It’s “What have you been watching?”, my chance to tell you each week what movies and TV I’ve been watching recently and your chance to recommend anything you’ve been watching. TMINE recommends has all the TV shows TMINE has ever recommended andTV Reviews A-Z lists every TV show ever reviewed here
We’re back on Wednesday again thanks to a massive surfeit of shows on Sundays and Mondays compared to the rest of the week (thanks, Babylon Berlin, Frankie Drake Mysteries, Travelers, Star Trek: Discovery and The Brave). Hopefully, that’s not rocked the bedrock of your beliefs about the universe.
Elsewhere, this week’s Boxset Monday was season 1 of 4 Blocks(Germany: TNT Series; UK: Amazon), and I’ve also reviewed the first episodes of the aforementioned Frankie Drake Mysteries (Canada: CBC; UK: Alibi)and Damnation(US: USA; UK: Netflix). I’ve not yet found time to review Sisters (Australia: Ten) (Narrator: he never will), which is now up to episode three, but I’m going to review the first episodes of both it and Future Man (US: Hulu) some time in the next week, and I might even have a whirl at No Activity (US: CBS All Access) if I have a mo – assuming the arrival of Marvel’s The Punisher (Netflix)on Friday doesn’t nuke my entire viewing schedule.

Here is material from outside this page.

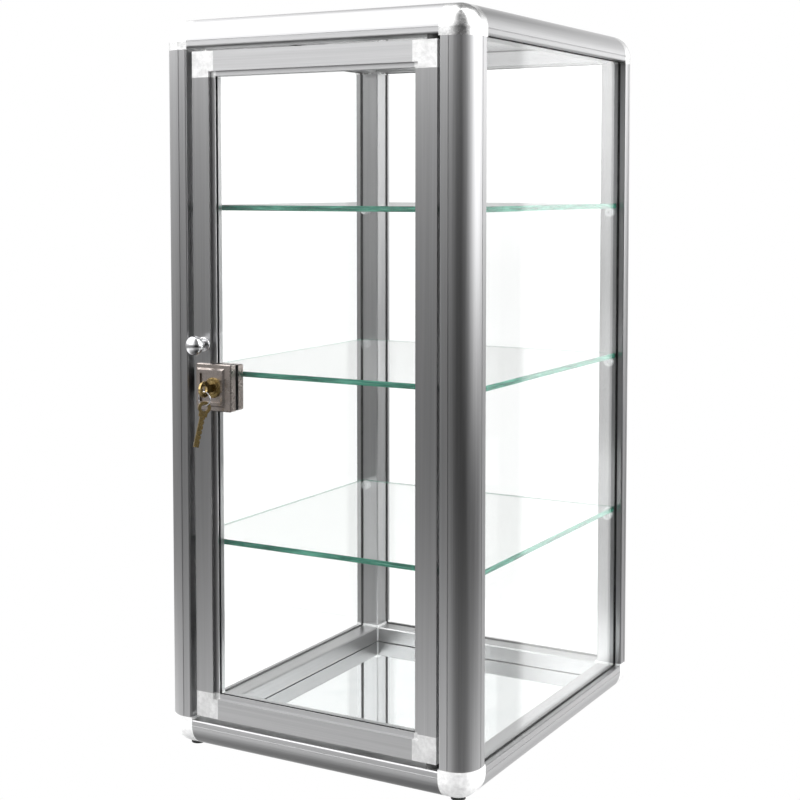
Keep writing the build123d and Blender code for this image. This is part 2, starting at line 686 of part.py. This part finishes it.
with BuildPart() as lock_rear:
    block((LOCK_LEFT, REAR_START, LOCK_BOTTOM), (LOCK_RIGHT, REAR_END, LOCK_TOP))
    fillet(lock_rear.edges().filter_by(Axis.Y), 2.0)
    fillet(lock_rear.faces().sort_by(Axis.Y)[-1].edges(), 1.2)
    lock_axis_cylinder(CYLINDER_RADIUS, REAR_START - 1, REAR_END + 1, Mode.SUBTRACT)
save(lock_rear, "lock_rear_housing")

CYLINDER_FRONT = DOOR_FRONT - CYLINDER_PROUD
PLUG_FRONT = DOOR_FRONT - PLUG_PROUD
CAM_FRONT = REAR_END + 0.6
CAM_BACK = CAM_FRONT + CAM

with BuildPart() as cylinder_shell:
    lock_axis_cylinder(CYLINDER_RADIUS, CYLINDER_FRONT, REAR_END)
    chamfer(cylinder_shell.faces().sort_by(Axis.Y)[0].edges(), 1.0)
    lock_axis_cylinder(PLUG_RADIUS + RUNNING_GAP, CYLINDER_FRONT - 1, REAR_END + 1, Mode.SUBTRACT)
save(cylinder_shell, "lock_cylinder")

with BuildPart() as plug:
    lock_axis_cylinder(PLUG_RADIUS, PLUG_FRONT, CAM_FRONT)
    chamfer(plug.faces().sort_by(Axis.Y)[0].edges(), 0.5)
    block(
        (LOCK_X - KEYWAY / 2, PLUG_FRONT - 1, LOCK_Z - KEYWAY_HEIGHT / 2),
        (LOCK_X + KEYWAY / 2, PLUG_FRONT + KEYWAY_DEPTH, LOCK_Z + KEYWAY_HEIGHT / 2),
        Mode.SUBTRACT,
    )
    lock_axis_cylinder(CAM_SCREW_RADIUS, PLUG_FRONT + KEYWAY_DEPTH + 0.5, CAM_FRONT + 1, Mode.SUBTRACT)
save(plug, "lock_plug")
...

No other new TV shows this week and I’ve not watched any movies, either, which means it’s time to look at the tail end of the Fall season after the jump with the latest episodes of the regulars: Babylon Berlin, The Brave, DC’s Legends of Tomorrow, Dirk Gently’s Holistic Detective Agency, Frankie Drake Mysteries, Mr Robot, SEAL Team, Star Trek: Discovery and Travelers.
We’ll also be looking at the season finale of ProfessorT, although you’ll have to wait until next week to hear what I think about the final episode of Marvel’s Inhumans, as lovely wife hasn’t mustered up enough enthusiasm to watch it yet. I can’t really blame her.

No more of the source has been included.